Byzantium, however, was much more than an empire, if perhaps less than a complete civilisation. It was and is to some extent a state of mind. Today it represents a notion of a glamorous, cultured, powerful yet somehow non-threatening Middle East – for all that the period in question included those massive and oft-repeated errors of judgement known as the Crusades.
‘Byzantium’ is so much less loaded a title than ‘Holy Roman Empire’ which is the name I was taught at school, when we were expected to cheer the fact that Christian emperors helped keep the devilish Islamic hordes in check. We now know that there was more than one kind of civilisation on offer during the period in question, and that ‘civilised’ behaviour was not necessarily the preserve of our gallant knights, who mostly turned out to be shabby atrocity-mongering mercenaries who would kill Christian and Muslim alike. So what kind of Byzantium does the RA offer us?
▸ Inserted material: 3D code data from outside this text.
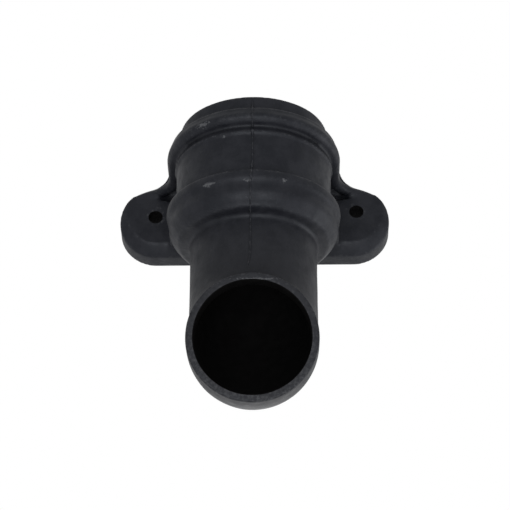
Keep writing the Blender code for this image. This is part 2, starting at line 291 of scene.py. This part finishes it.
solids = [collar, pipe, ears, bead, cheeks]
graph = bpy.context.evaluated_depsgraph_get()
merged = bmesh.new()
trees = []
for group in ((collar, pipe, bead), (ears,), (cheeks,)):
    one = bmesh.new()
    for solid in group:
        shape = solid.evaluated_get(graph).to_mesh()
        merged.from_mesh(shape)
        one.from_mesh(shape)
    trees.append(BVHTree.FromBMesh(one))
    one.free()
blank = link_mesh("casting_blank", merged)
skin = blank.modifiers.new("One skin", "REMESH")
skin.mode = "VOXEL"
skin.voxel_size = voxel
bpy.context.view_layer.update()
graph = bpy.context.evaluated_depsgraph_get()
soft_mesh = bpy.data.meshes.new_from_object(blank.evaluated_get(graph))

# A corner is where two of the groups are near, so the second nearest says how near it is.
count = len(soft_mesh.vertices)
flat = np.empty(count * 3, np.float32)
soft_mesh.vertices.foreach_get("co", flat)
spots = flat.reshape(-1, 3).astype(float)
second_nearest = np.full(count, none_near)
for i, spot in enumerate(spots):
    distances = sorted((tree.find_nearest(spot, search_reach)[3] or none_near) for tree in trees)
    second_nearest[i] = distances[1]
soft = (no_softening - second_nearest) / (no_softening - full_softening)
soft = np.clip(soft, 0.0, 1.0)[:, None]

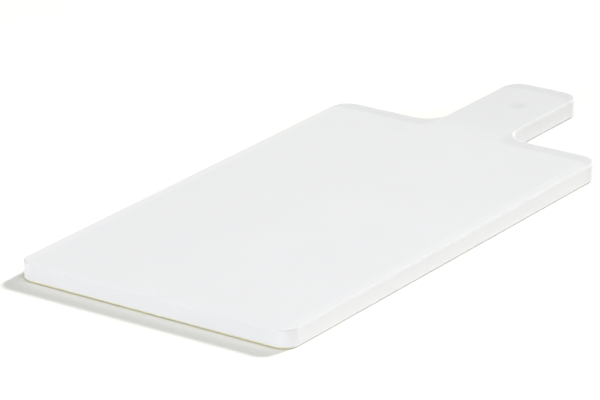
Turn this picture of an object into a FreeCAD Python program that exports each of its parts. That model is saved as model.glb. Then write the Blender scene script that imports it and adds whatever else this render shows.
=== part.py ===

This is one of those exhibitions that mixes chronology with theming. In this case it does so by selecting what its curators regard as the main characteristics of six periods of history: the origins of Byzantium with the foundation of Constantinople in 330 AD; the rise to prominence of that great city; the artistic retrenchment when Christian figurative art was banned; the post-iconoclast revival; the glorious artistic flowering of the Middle Ages (the ‘dark ages’) and the connections between late Byzantine art and the early Western Renaissance – for instance, through the medium of great trading centres such as Venice, which acted as a melting-pot of Mediterranean cultures.
What we are looking at here is art of remarkable diversity from a very widespread area: icons from Russia and Crete, wall paintings, micro-mosaics, ivories, enamels, and of course the gold and silver metalwork that we associate with the period. The Treasury of San Marco in Venice, for instance, has been comprehensively ransacked for this show. Plus we have the object that was regarded by some as the actual Holy Grail following its discovery in 1911; the silver gilt Antioch Chalice from around 500 AD. It seems that wishful thinking with regard to supposedly sacred objects did not die out with the Middle Ages: these days the chalice is generally regarded as a piece of standard church equipment from the time.
It’s not all bling, though: we also have such rarities as the ‘Homilies of Monk James Kokkinobaphos’ which is a manuscript from the early 12th century on loan from the Bibliothèque Nationale de France in Paris. What the RA is trying to do is to summon up the atmosphere of Byzantium – which politically was a squirming, constantly shifting organism – through its art. This is a hard thing to describe, though you know it when you encounter it. The RA describes it thus: ‘The art emits an intellectual, emotional and spiritual energy, yet is distinctive for the expression of passionate belief and high emotion within an art of moderation and restraint.’ What they mean is: this is highly-charged Christian art.
So, for those of you shaky on world history, this is the cultural output of the period between the ‘real’ pre-Christian Roman Empire and the later, Ottoman Empire following the fall of Constantinople in 1453. For most of its history, Byzantium extended from southern Italy through Greece to include what we now know of as Turkey and other Middle Eastern nations. Asia and North Africa also played a part. It covers one of the more turbulent millenniums that humanity has to offer, taking place along what can only be described as a permanent religious and cultural fault line. The old axiom applies: interesting times produce interesting art. Christian it may be: but it is anything but Western.